В Красноярском драматическом театре имени Пушкина произошло совершенно точное «попадание» — все артисты настолько «в материале», так они органичны, интересны, ну просто «как живые». Других актеров трудно и представить в этом спектакле.
Красивое, театральное слово «ансамбль», наверное, тут будет неуместно, а вот семья или артель — для всех шестерых персонажей, по-моему, самые подходящие и пригодные слова. Никого и выделять не хочется, все играют в полную силу, играют так увлекательно и хорошо, что где-то начинаешь забывать, что перед тобой сцена, что играют артисты. Нет, они, эти добрые, смешные и по-российски безалаберные люди живут естественной жизнью, рядом с тобою, чудят, сердятся, выполняют работу, справляют немудрящие праздники на свой простецкий лад, зато уж так ли дружно и весело.
Признаться, я еще и еще раз подивился неувядаемому, озорному таланту давней моей знакомой, любимой не только мной, а всеми красноярцами, актрисы Екатерины Мокиенко, у которой я и отчества-то не знаю — Катя и Катя. Ах, как она естественна, как молода до сих пор, какой задор и здоровье, какое завидное в этом таланте буйство оптимизма и радости. Вот уж воистину человек, от которого можно получать заряд бодрости и надежды.
Идите и посмотрите новый спектакль, красноярцы! Такого русского, такого озорного спектакля давно в наших театрах не было. Театр набирает сценическую культуру и творческую высоту.
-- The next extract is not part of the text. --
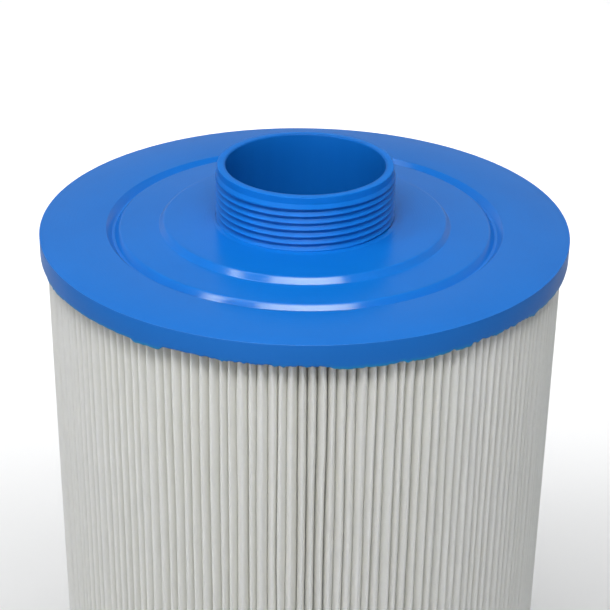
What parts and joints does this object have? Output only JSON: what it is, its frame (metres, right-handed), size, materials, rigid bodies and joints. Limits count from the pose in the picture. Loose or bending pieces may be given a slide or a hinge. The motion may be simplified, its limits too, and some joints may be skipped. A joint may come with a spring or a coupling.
{
  "type": "pleated filter cartridge",
  "caption": "Cylindrical pleated water filter cartridge with cast blue end caps, a threaded outlet neck on one end and a recessed grip bar in the closed end.",
  "frame": {"origin": "centre of the closed end's rest face", "axes": "+Z along the cartridge's axis, from the closed end towards the threaded neck; +X along the grip bar"},
  "size_m": [0.148, 0.148, 0.2236],
  "materials": {
    "cast_urethane": "gloss",
    "neck_plastic": "gloss",
    "core_plastic": "matte",
    "filter_fabric": "matte",
    "grip_plastic": "satin"
  },
  "bodies": {
    "root": {"threaded_end_cap": "cast_urethane", "threaded_neck": "neck_plastic", "core_upper": "core_plastic", "core_lower": "core_plastic", "pleated_media": "filter_fabric", "closed_end_cap": "cast_urethane", "grip_cup": "grip_plastic", "grip_bar": "grip_plastic"}
  },
  "joints": []
}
Может быть, его со временем потянет на дерзость и по плечу ему сделается ставить и Островского, и Сухово-Кобылина, и Горького, и Чехова — все же без драматургии этих товарищей как-то совершенно русский театр не смотрится, и не движется он к своему народу и зрителю на полное сближение.
И еще, вошел я в зал нашего театра и снова ахнул — нет занавеса! Нет того, без чего, говорил покойный Грибов, «исчезает таинство театра». В красноярском театре вроде бы даже и признаки-то занавеса исчезли. Да что же, его пропили иль на портянки растащили, занавес-то?! Или не дает покоя новоявленная мода? Но в уважающих себя старых театрах — в Малом, в том же БДТ, в Вене, видел я, занавес на месте, за ним творится чудо, которого все люди ждут и не устают ждать, хотя бы в театре.